Article | May 2022
The Compensation Committee’s Guide to Evaluating, Structuring, and Communicating Executive Incentives and Climate Issues
How do you structure a framework to include climate-related incentives in an executive compensation plan?
The following is Pearl Meyer's contribution to the annual National Association of Corporate Directors' Governance Challenges report.
It’s an increasingly frequent inquiry from compensation committees: how do you structure a framework to include climate-related incentives in an executive compensation plan? As has been the case recently with diversity, equity, and inclusion, organizations and the boards that guide them are feeling intense pressure from investors and other stakeholders to make meaningful progress against long-term climate goals. Often, it is assumed that executive incentive compensation plans are an “easy” way to make progress, and we all know that the signaling effect of incentive plan metrics is powerful.
However, while DE&I is something that almost all organizations—and their management teams—can actively address in some clearly measurable way (albeit over the long term), climate-related issues are often a result of how the company conducts its business. And the climate impact of companies varies significantly, especially by industry. Further, any attempt to mitigate environmental impacts via the compensation plan may require unpalatable trade-offs (for example, adding an environmental goal for the CEO means some other previously important goal must be de-emphasized), and measuring progress can be problematic.

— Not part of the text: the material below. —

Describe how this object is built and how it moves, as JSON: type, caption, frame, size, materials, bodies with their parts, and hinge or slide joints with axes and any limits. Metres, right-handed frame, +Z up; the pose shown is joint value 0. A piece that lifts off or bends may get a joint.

Companies are, therefore, coming at climate issues from very different points. Some are just beginning an exploration phase, working to understand how their business affects the environment and what actions might be achievable. Others are very far along: they have already determined what can and should be done to provide a meaningful result and they are doing the work to construct measurable, long-term, climate-related, executive incentive plan goals. Many are somewhere in between, and all can likely benefit from a robust, stakeholder-specific communication strategy that explains what they are doing, what they are not doing, and how these decisions have been made.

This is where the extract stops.